Picking the moment and having some ideas at the ready
If you already have a good level of communication, things should be easier. If you never talk about sex, now is the time to start, even if it feels uncomfortable at first.
Whatever the case, there may be no easy way of saying it that doesn’t hurt his feelings a little. But there are steps you can take to contain his embarrassment:
- Find a moment when you’re both relaxed and feeling connected.
- If you tell him you want to do something to help him last longer, have some ideas at the ready.
- Frame it as a fun thing to work on together. See it as a challenge to have an even better sex life.
- Be honest about how you feel, but also start by telling him how much you love, like, fancy, respect or care for him. And importantly, how much you enjoy being intimate with him. He may feel bad or relieved when you bring it up, but remember to make him feel that you want to be physical with him.
It’s up to you to work out how to talk to him, just remember to speak in a way that doesn’t come across as judgmental, blaming or critical.
It’s about making him feel wanted, and at the same time that you’re a team who can work together to have the best possible sex.
With some calm, loving words, you can reduce the chance of him feeling bad. And increase the chance he’ll both listen to you and agree to work on it with you.
Is it wrong to leave your partner because of premature ejaculation?
Since I first wrote this article, many women have said in the comments that they’ve thought about leaving their partner because of this problem.
Here’s my take on it, for what it’s worth.
First of all, you are entitled to leave your partner if that’s what you think is best for you.

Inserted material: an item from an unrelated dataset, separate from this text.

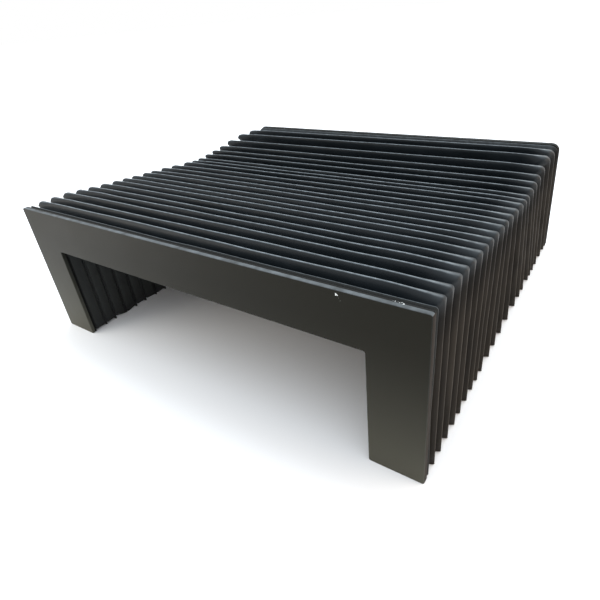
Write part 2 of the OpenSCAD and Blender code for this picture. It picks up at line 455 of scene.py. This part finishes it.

It’s as simple as that in my opinion.
However, I think it’s also worth giving them a chance to fix the problem – especially if it’s someone you care about. Sure, if you meet someone in a bar and they don’t do it for you emotionally or physically that night, then whatever. Move on and find someone who gives you what you need.
But if you fall in love with someone and later discover they tend to finish quicker than you’d like during sex, or if it’s a new issue that your partner never had before (which does happen), then I personally think it’s good to give them a chance.
And by that, I don’t necessarily mean wait a year and see if it magically goes away. I mean talk to them about how you feel about your sex life, be honest (but kind) and see if they are the kind of person who cares enough and is open enough to find a solution.
Importantly, see what kind of reaction you get. Some embarrassment, shock, shame, grumpiness or awkwardness might be a reasonable reaction that you can work with.
But if he’s the kind of man who gets unreasonably angry with you because you brought it up, then it’s either one very unique sore point he has or part of a bigger problem.
How angry does he get about other things? How does he express or cope with his anger? Does he shout, insult you or simply ignore you disrespectfully? If so, I recommend confiding in someone you trust about your relationship and how you feel in it.
Then decide whether you’re thinking about leaving your partner purely because they don’t do it for you in bed, or because the way they approach the problem is just another example of the way they approach problems in your relationship.
Sorry to end with doom and gloom and drama, but I thought it was important to offer my thoughts on something I’ve read many times in the comments over the years. I’m not a therapist or marriage counsellor, but I believe we all have the right to be in a happy, safe and positive relationship.